Two days after Obama’s announcement, the Dow Jones news service reported Jordan was looking to offer around $1.5bn in euro-denominated bonds, with the first tranche worth $1bn to be issued in the second half of 2013, and a further $500m to follow sometime later.

The US offer will be a welcome one for the Jordanian authorities, who are struggling to narrow the budget deficit, which is expected to reach $1.85bn in 2013, the equivalent of 5.4% of GDP. By guaranteeing Jordanian bonds, Washington is seeking to reassure international markets that Jordanian debt is a solid investment.

In early 2010 Jordanian Treasury bonds issued for a three-year term were earning 4.16%, a figure that more than doubled to 8.39% for bonds issued in mid-March 2013. Jordan’s most recent five-year bonds, offered on March 11, were trading at slightly under the three-year rate, though still costing Amman 7.75%, according to the Central Bank of Jordan.

Jordan’s first foray into the international bond market was a five-year, dollar-denominated bond valued at $750m, carrying a fixed 3.88% interest rate, which was issued in 2010. However, any new issue could cost Amman more, as its credit standing has deteriorated since that time. In early 2011 a number of leading agencies revised their rating for Jordanian sovereign debt, with Moody’s downgrading the kingdom’s government bonds to “BA2” from “BAA3” and shifting the outlook from stable to negative.

At the same time, Standard & Poor’s cut its long-term and short-term local currency ratings for Jordan from “BBB-/A-3” to “BB+/B”, with both agencies citing the worsening political and economic situation at home and in the region as factors.

In early February 2013, credit ratings agency Capital Intelligence also moved, cutting its long-term local currency sovereign rating for Jordan by one rung to “BB+”, followed by a downward revision in late March for all the Jordanian banks it had rated. The banks saw their outlook changed from stable to negative and their currency ratings reduced by one notch. Capital Intelligence warned that Jordan’s banks had a high exposure to government debt, which data from UK bank Standard Chartered suggests is running at close to 80% of GDP.

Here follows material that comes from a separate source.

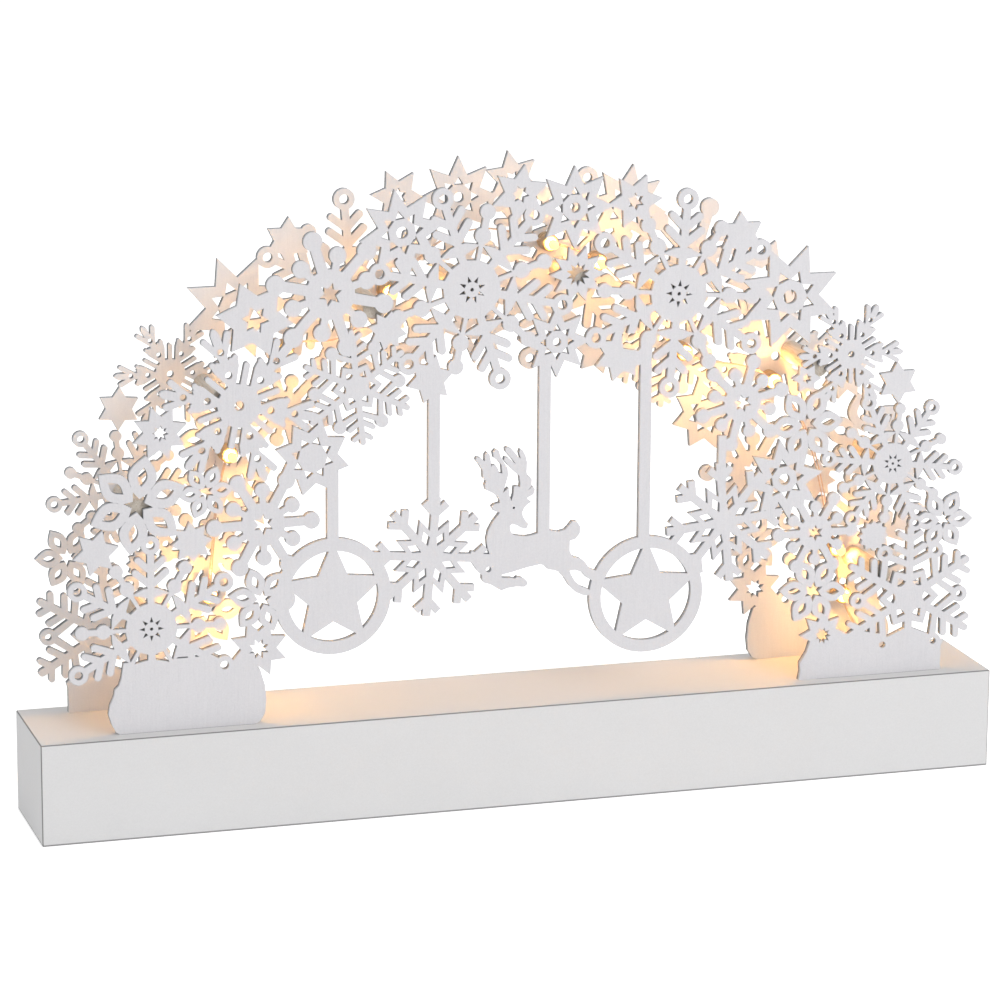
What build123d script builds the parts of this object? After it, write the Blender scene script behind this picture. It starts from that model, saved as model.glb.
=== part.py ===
from build123d import *
from math import atan2, cos, pi, radians, sin
import os

os.makedirs("parts", exist_ok=True)

# Candle arch of painted birch plywood. Millimetres, +Z up, X along the arch, front towards -Y.
# Origin: middle of the footprint, on the surface that the arch stands on.

# Base box
arch_length = 450.0
base_depth = 58.0
base_height = 46.5
board_thickness = 5.0
edge_break = 0.4
joint_gap = 0.05

# Fretwork panels
panel_thickness = 3.0
panel_spacing = 36.0
panel_height = 246.0
height_share = 0.5467
tenon_width = 24.0
tenon_margin = 3.0

# Spacer rods and lights
dowel_radius = 5.0
wire_radius = 0.9
bend_radius = 9.0
socket_radius = 4.2
socket_length = 9.0
bulb_radius = 2.6
bulb_length = 8.0

# Battery box, held under the top board and open to below
box_length = 72.0
box_width = 44.0
box_height = 20.0
box_wall = 1.6
box_end_gap = 69.0
box_centre_y = 0.0
lid_thickness = 2.0
lid_clearance = 0.06
knob_travel = 2.0
knob_width = 3.2
knob_length = 5.0
slot_clearance = 0.06
cell_radius = 5.25
cell_length = 44.5
cell_pitch = 11.0
plate_thickness = 0.5
plate_size = 9.0
timer_width = 30.0
timer_thickness = 1.6
screw_radius = 1.5
screw_head_radius = 3.0
screw_head_height = 1.6

# Sizes that follow from those above
grid_height = panel_height / height_share
half_length = arch_length / 2
half_depth = base_depth / 2
box_centre_x = half_length - box_end_gap - box_length / 2
top_face = base_height
top_underside = base_height - board_thickness
back_face = panel_spacing / 2 + panel_thickness
front_inner = -panel_spacing / 2
back_inner = panel_spacing / 2

# Outlines of the cut-outs, as shares of each shape's reach: along the arm, across the arm
twig_shares = [
    (0.3, 0.045), (0.5, 0.045), (0.67, 0.2), (0.66, 0.045), (0.85, 0.17), (0.84, 0.045),
    (1.11, 0.1),
]
short_twig_shares = [(0.3, 0.045), (0.52, 0.045), (0.75, 0.19), (0.76, 0.05), (0.96, 0.12), (1.11, 0.06)]
plain_twig_shares = [(0.3, 0.045), (0.58, 0.045), (0.78, 0.19), (0.84, 0.06), (1.07, 0.1)]
knob_arm_shares = [(0.3, 0.03), (0.7, 0.03), (0.83, 0.1), (0.93, 0)]
plain_knob_arm_shares = [(0.3, 0.03), (0.9, 0.08)]
paddle_shares = [(0.3, 0.09), (0.82, 0.09), (1.1, 0.17)]
plain_paddle_shares = [(0.3, 0.08), (1.12, 0.16)]
stub_shares = [(0.3, 0.06), (0.84, 0.14)]
petal_shares = [(0.15, 0), (0.48, 0.3), (0.78, 0.26), (1, 0)]
plain_petal_shares = [(0.15, 0), (0.62, 0.34), (1, 0)]
petal_eye_shares = [(0.42, 0), (0.63, 0.09), (0.83, 0)]
slotted_arm_shares = [(0.1, 0.1), (0.5, 0.08), (0.84, 0.2), (1, 0)]
tooth_shares = [(0.15, 0.04), (0.53, 0.04)]
chevron_opening_shares = [(0.52, 0), (0.48, 0.21), (0.62, 0.26), (0.76, 0)]
ray_opening_shares = [(0.36, 0.115), (0.53, 0)]
branch_shares = [(0.6, 0.075), (0.86, 0.075), (1.16, 0.29), (1.34, 0.06)]
ring_arm_shares = [(0.6, 0.07), (0.98, 0.14), (1.14, 0)]
prong_arm_shares = [(0.3, 0.07), (0.76, 0.07), (0.9, 0.23), (1, 0.07)]
diamond_shares = [(0.24, 0.07), (0.47, 0)]
wheel_rim_share = 0.79
wheel_tip_share = 0.94
wheel_notch_share = 0.435
ringed_heart_share = 0.5
ring_hole_share = 0.055
ball_heart_share = 0.48
ball_star_share = 0.18
flower_heart_share = 0.52
flower_star_share = 0.22
sun_notch_share = 0.57
star_notch_share = 0.6
chevron_heart_share = 0.9
prong_star_share = 0.66
prong_notch_share = 0.62
fine_reach_share = 0.09
eye_reach_share = 0.04
ray_reach_share = 0.05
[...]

The concerns of ratings agencies make borrowing more costly for the government, and so backing from Washington could serve to reassure investors and make the proposed offering a less expensive exercise.

While Jordan will be able to go to the international capital markets with the guarantee of the US behind it, not all believe that Amman should be loading up its debt stock further. Sayem Ali, an economist with Standard Chartered, has warned that reforms are essential to help reduce public debt, which he says has reached worrying levels. “Public debt build-up is unsustainable and reforms are critical,” Sayem told The Jordan Times in late March.

In 2012, the then-government had flagged the plan to tap the international markets for $750m-1.5bn, though it has yet to follow through, despite the Kingdom’s growing need for funds. Now, with the US behind it, Amman looks set to take advantage of its newfound support, hopefully impressing the markets, investors and creditors with its strengthened ties with Washington.